Bosses at Buckmore Park near Chatham submitted an application to Tonbridge and Malling Borough Council (TMBC) to allow the circuit to rent out its unused overflow car park to commercial tenants and generate much-needed income to pull the business through the pandemic.
However, planning officers rejected the application before it had the chance to be discussed by councillors on the planning committee.
Commenting on the decision, Buckmore Park’s Rich Martell, said: “The combination of three lockdowns, not qualifying for the initial Government financial support, and the simple fact of a changing market, meant this application was effectively our last hope to save the business.
“The irony is that the planners have undermined their own policy of supporting community facilities for recreation, leisure and culture by blocking our ability to generate much needed revenue from an unused car park.
"By listening to a small but vocal group of private karters, the planners have failed to understand how the business operates and have effectively consigned Buckmore Park to the history books.”
Planning officers felt by removing overflow car parking in the paddock area – which was previously used by private owner-drivers – activities at the karting circuit would be severely reduced.

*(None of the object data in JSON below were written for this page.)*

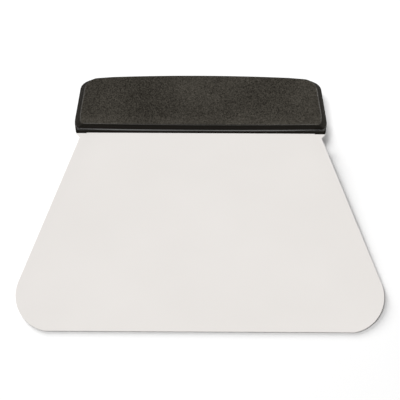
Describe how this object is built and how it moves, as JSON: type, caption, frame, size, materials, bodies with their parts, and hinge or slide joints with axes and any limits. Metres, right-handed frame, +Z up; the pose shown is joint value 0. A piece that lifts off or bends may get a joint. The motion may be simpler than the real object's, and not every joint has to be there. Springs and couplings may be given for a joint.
{
  "type": "dough scraper",
  "caption": "Dough scraper with a flat trapezoidal steel blade, rounded at its lower corners, whose tang is locked inside a ribbed hollow plastic handle.",
  "frame": {"origin": "centre of the bounding box, on the plane of the worktop that the scraper lies on", "axes": "+X across the blade, +Y from the cutting edge towards the handle, +Z up from the worktop"},
  "size_m": [0.16, 0.1181, 0.0167],
  "materials": {
    "blade_steel": "fine satin stainless steel sheet",
    "pin_steel": "ground steel dowel",
    "front_plastic": "black moulded plastic with a fine spark-eroded grain",
    "rear_plastic": "black moulded plastic with a fine spark-eroded grain"
  },
  "bodies": {
    "root": {"blade": "blade_steel", "front_shell": "front_plastic", "rear_shell": "rear_plastic", "tang_pin_left": "pin_steel", "tang_pin_centre": "pin_steel", "tang_pin_right": "pin_steel"}
  },
  "joints": []
}
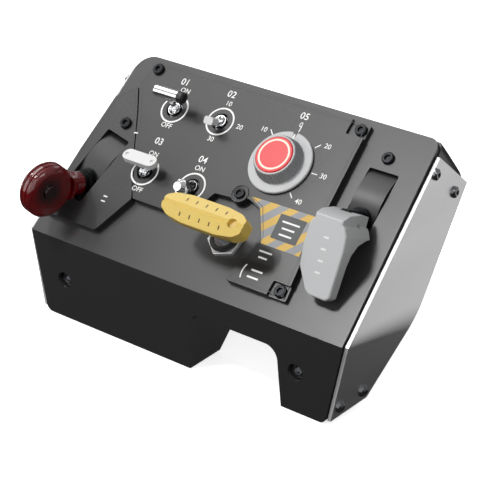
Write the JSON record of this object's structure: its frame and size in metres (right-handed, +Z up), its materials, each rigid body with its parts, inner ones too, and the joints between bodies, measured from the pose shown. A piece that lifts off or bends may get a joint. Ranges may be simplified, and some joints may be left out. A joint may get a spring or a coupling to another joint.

However, it has been four years since regular private-owner events took place at Buckmore Park, with the circuit having focused solely on recreational karting for the public since November 2017.
Under the plans, some 43 overflow parking spaces would also have been retained to ensure demand could still be met on the circuit's busiest days.
During the pandemic, in an attempt to cut costs Buckmore Park had to reduce its workforce from 50 to just two members of staff.
As well as this, as a sport, karting has changed over the last decade and was already facing financial struggles before the pandemic.
The circuit now depends almost entirely on the leisure market, such as office away-days, stag-dos or birthday parties, and has to compete against E-sports on games consoles.
Mr Martell added: “This rejection is hugely disappointing and we feel our proposals have been refused out of hand.
"We had dropped our plans for a new building on the site, and believe none of the original planning issues raised, such as operating hours, were insurmountable.
“Having been forced to close for more than 200 days in the last year, and not being in a position to reopen when lockdown measures ease, the opportunity to secure a commercial rent from the use of the paddock car park was our only hope of survival.”
The paddock is already permitted as an overflow car park, and in effect the planners have rejected the circuit’s plans to continue to use it as a commercial car park, and generate much needed income for the business.
The owners are now considering their options, which include appealing this refusal or closing the circuit for good and putting the site up for sale.
In 2015, the popular track – which opened in 1963 – was bought by late motorsport legend John Surtees and is now run by his daughter, Leonora.
The venue enjoyed an extensive £150,000 refurbishment in 2014 when former owner Bill Sisley installed a new grandstand and upgraded the paddock.